Discussion in 'Mac OS X Server, Xserve, and Networking' started by jasonmurphy, Feb 15, 2017.

  1. jasonmurphy macrumors newbie

    Joined:
    Feb 15, 2017
    Location:
    Ireland
    #1
    Hi Folks. Absolute noob here. If I'm breaking a rule or posting in the wrong place, apologies and feel free to steer (push) me in the right direction. I set up my ATC at home, direct to the router and everything connects perfect and works seamlessly. Bit tricky, but these forums got me through it.
    At work the router is buried where I cannot have access to it. I was wondering can I plug it into a wall socket that has ethernet port and create a wifi hotspot. The school has no wifi at present and only 4 computers so in 2017... I am queuing to send/receive emails/ find sources for the kids.

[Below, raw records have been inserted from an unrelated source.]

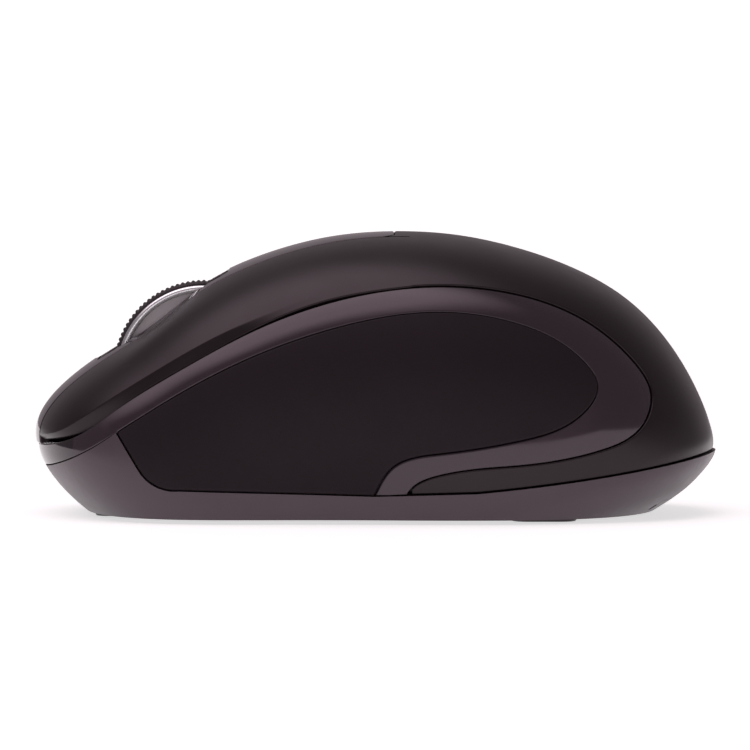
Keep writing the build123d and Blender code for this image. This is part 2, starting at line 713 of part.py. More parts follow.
with BuildPart() as console_root:
    with Locations((0, -1.0, 20.0)):
        Box(9.0, 3.0, 30.0, align=(Align.CENTER, Align.CENTER, Align.MIN))
    add(form_mid.part, mode=Mode.INTERSECT)
    add(form_in.part, mode=Mode.SUBTRACT)

with BuildPart() as console_tongue:
    add(form_wall.part)
    add(form_in.part, mode=Mode.SUBTRACT)
    with Locations((0, -4.5, 20.0)):
        Box(9.0, 9.0, 30.0, align=(Align.CENTER, Align.CENTER, Align.MIN), mode=Mode.INTERSECT)

with BuildPart() as centre_console:
    add(crown_shell.part)
    add(strip_prism.part, mode=Mode.INTERSECT)
    add(console_leg.part)
    add(console_root.part)
    add(console_tongue.part)
    with Locations((0, 38.05, 7.05)):
        Box(6.4, 6.9, 2.8, align=(Align.CENTER, Align.CENTER, Align.MIN))
    with Locations((NOSE_POST[0], NOSE_POST[1], 7.0)):
        Cylinder(0.9, 3.0, align=(Align.CENTER, Align.CENTER, Align.MIN), mode=Mode.SUBTRACT)
    with BuildSketch(Plane.XY.offset(14.0)):
        with Locations((0, SLOT_MID)):
            RectangleRounded(10.2, SLOT_FRONT - SLOT_REAR, 1.4)
    extrude(amount=30.0, mode=Mode.SUBTRACT)
    add(wheel_room.part, mode=Mode.SUBTRACT)
    with BuildSketch(Plane.XY.offset(30.0)):
        with Locations((0, 6.6)):
            SlotOverall(4.6, 1.4, rotation=90)
    extrude(amount=30.0, mode=Mode.SUBTRACT)

with BuildPart() as slot_flange:
    add(form_wall.part)
    add(form_in.part, mode=Mode.SUBTRACT)
    with BuildSketch(Plane.XY.offset(10.0)):
        with Locations((0, SLOT_MID)):
            RectangleRounded(12.4, SLOT_FRONT - SLOT_REAR, 1.4)
            RectangleRounded(8.4, SLOT_FRONT - SLOT_REAR - 2.6, 1.0, mode=Mode.SUBTRACT)
    extrude(amount=40.0, mode=Mode.INTERSECT)

with BuildPart() as slot_bezel:
    add(skin.part.moved(Location((0, -0.15, -0.35))))
    with BuildSketch(Plane.XY.offset(10.0)):
        with Locations((0, SLOT_MID)):
            RectangleRounded(9.9, SLOT_FRONT - SLOT_REAR - 0.3, 1.25)
            RectangleRounded(8.4, SLOT_FRONT - SLOT_REAR - 2.6, 1.0, mode=Mode.SUBTRACT)
    extrude(amount=40.0, mode=Mode.INTERSECT)
    add(slot_flange.part)
    add(wheel_room.part, mode=Mode.SUBTRACT)

with BuildPart() as status_window:
    add(skin.part)
    with BuildSketch(Plane.XY.offset(30.0)):
        with Locations((0, 6.6)):
            SlotOverall(4.5, 1.3, rotation=90)
    extrude(amount=30.0, mode=Mode.INTERSECT)

# ---------------------------------------------------------------- palm cover
EAR = 1.2
COVER_EARS = (9.0, 14.6)
KEY_EARS = (10.3, 13.3)

with BuildSketch() as cover_ear:
    with Locations((HINGE_Y, HINGE_Z)):
        Circle(1.8)
    with Locations((-7.1, HINGE_Z + 8.0)):
        Rectangle(3.8, 16.0)
    with Locations((HINGE_Y, HINGE_Z)):
        Circle(0.84, mode=Mode.SUBTRACT)

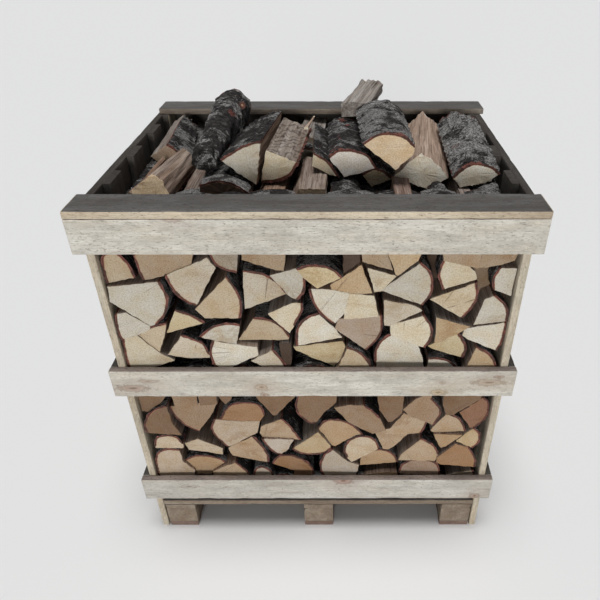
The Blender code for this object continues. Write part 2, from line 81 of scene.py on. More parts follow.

    Any help would be greatly appreciated

    Jay
     
  2. Mr_Brightside_@ macrumors 68020

    Mr_Brightside_@

    Joined:
    Sep 23, 2005
    Location:
    The 6ix
    #2
    You can try, if the port is active it should work fine. If you have any IT infrastructure there, it would be worth reporting to them however.
     
  3. cruisin macrumors 6502a

    cruisin

    Joined:
    Apr 1, 2014
    Location:
    Canada
    #3
    You would most likely need to put it into bridge mode as it would conflict with the existing DHCP server otherwise (always a fun way to break a network).

    The IT people would likely need to be notified as you are modifying their network, unless they are fine with new computers not under their control joining the network.
     
  4. jasonmurphy thread starter macrumors newbie

    Joined:
    Feb 15, 2017
    Location:
    Ireland
    #4

    Aha that makes sense... the only thing is it's school so all IT is done by a 3rd party source so you can imagine they're fairly behind the times and unwilling to move forward. The quote was ... don't mess with the internet, someone setup a google docs for all of the school and brought down the whole network....
    Any help would be greatly appreciated.

    Gonna look down the route of bridging. are there any network implications if i make a balls of it... and actually bring down the network?:(
     
  5. techwarrior macrumors 6502

    techwarrior

    Joined:
    Jul 30, 2009
    Location:
    Colorado
    #5
    ATC is, by default, a router. It "learns" and advertises routes to other routers. If there are >1 routers on a network, they must be aware of each other, and properly configured to avoid creating infinite route loops. Routers get confused if an infinite loop is detected, and will reset themselves in order to try to re-learn. So, by not using Bridged Mode, you risk killing the network for the entire campus and will not win friends! Don't be THAT guy!

    By putting an ATC (or any Wireless Router) into Bridge mode, it simply becomes a hotspot\Access Point, bridging it's Ethernet LAN connection with the Wi-Fi signal. It no longer tries to figure out routing, it effectively changes the WAN port to a LAN port, and blindly sends and receives data and expects an upstream router will know what to do with it.

    I don't believe Airport Utility offers the tools to configure ATC as a second router, it requires static route configurations on ATC as well as on the other campus routers. Airport devices are intended for use on private, consumer networks, not public networks. The only way to use these on public networks is in bridged mode.
    --- Post Merged, Feb 16, 2017 ---
    One more thing. The setup you configured at home should not be used for school.

    The Wi-Fi signal that you create should have a Network Name (SSID) and password that are useful and unique for the school users. Last thing you want to do is use your personal Wi-Fi settings on the school network, doing so will invite any faculty or student to connect to your home Wi-Fi if it is in range and using the same SSID and password.
     
  6. cruisin macrumors 6502a

    cruisin

    Joined:
    Apr 1, 2014
    Location:
    Canada
    #6
    The only issue would be related to someone using their own device and it had malware, and by connecting to the network infecting others. Which is what I meant by computers not under the control of IT. The school computers are likely cleaned regularly or at least locked down to resist infections.

    A router in bridged mode will not cause any issues by itself. It will simply allow more devices to connect. Not putting it in bridge mode is the source of many issues. You are however making a private network public when you let new people join. So if you feel confident this will not be an issue go ahead.